Testing to make sure it closes properly, that nothing sticks out when it does close, that the alignment will work.



Then glue the other side in the folded position.


Close and weight down.


This is the way to assure both sides are perfectly even. But paper is not mathematical perfection of lines and points so sometimes the paper point is nicked off to eliminate the trouble of doubled card stock in tight places where paper thickness cannot be reduced to a mathematical point.


The hearts are glued to the structure and they can go right past it in all directions and cross over each other as these do where their planes intersect.



Each new heart added toward the edges is checked in the near-closed position before gluing  to make sure it will not project past the edges when the card is closed. It's very important to check each addition until you see what is happening inside the card so that no heart is placed in interference with others and do not violate edge restrictions.


The little heart placed in the corner was glued, it is the heart on the right and this is how far it lifted up when the card is opened half way. Below you can see behind the large bright heart how far it moves when the card is fully opened.


Then hearts added with abandon and you can see how far you can go and in which directions, and which hearts can build out so that they connect forming a superstructure of its own around the original V mechanism which becomes more and more obscured with each additional heart. You can use hearts to disguise the structure.

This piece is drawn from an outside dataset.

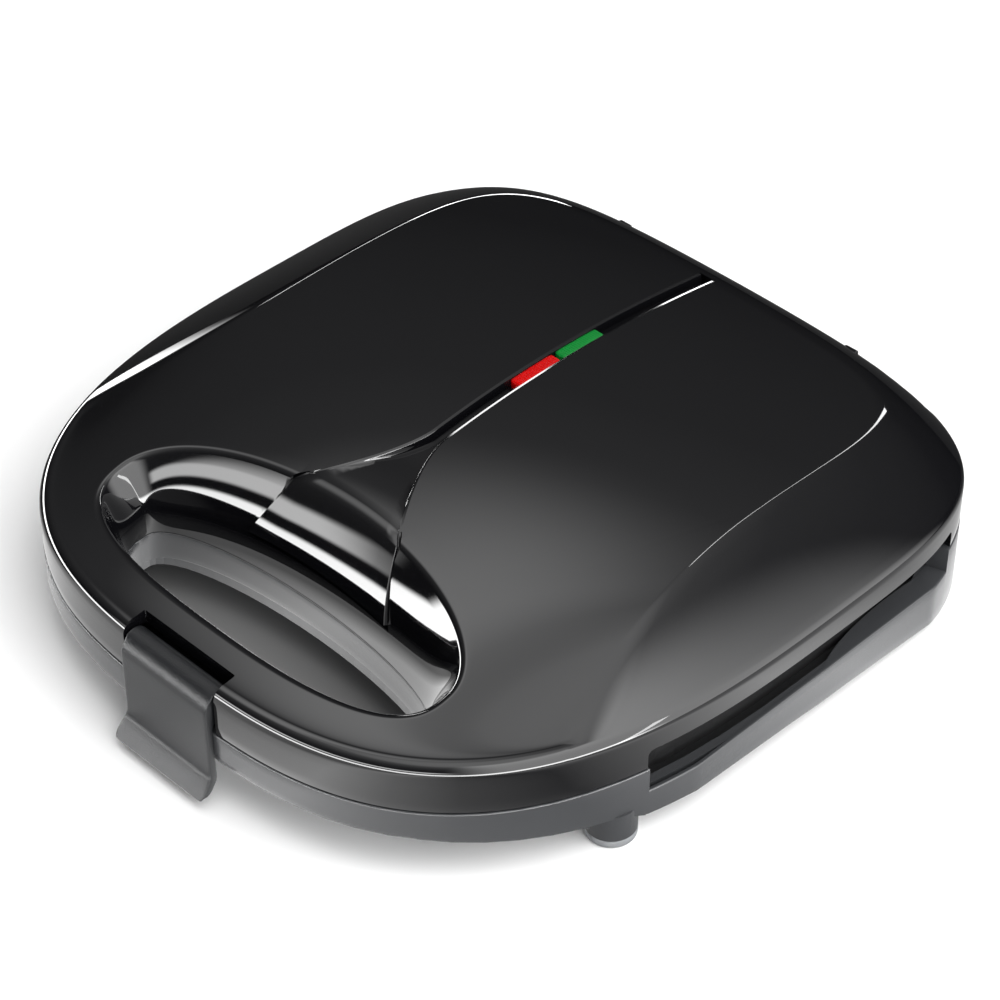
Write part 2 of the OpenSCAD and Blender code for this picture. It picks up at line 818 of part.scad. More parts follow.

You have to decide for yourself when to stop adding hearts. 








I want it to suggest an explosion so I'm adding lines to show that. We artist-types do that, change plans as we go and live with the results.


A few more hearts directly onto the background for the heck of it.



Think of some touching message of direct personal warmth. Honey, I love you so much I  can't stand it sometimes, whenever I think of you my heart is aflutter.









You can use extra hearts for the cover, for the back of the card and for the envelope. Or stuff the card or envelope with them. Or keep them in your pocket.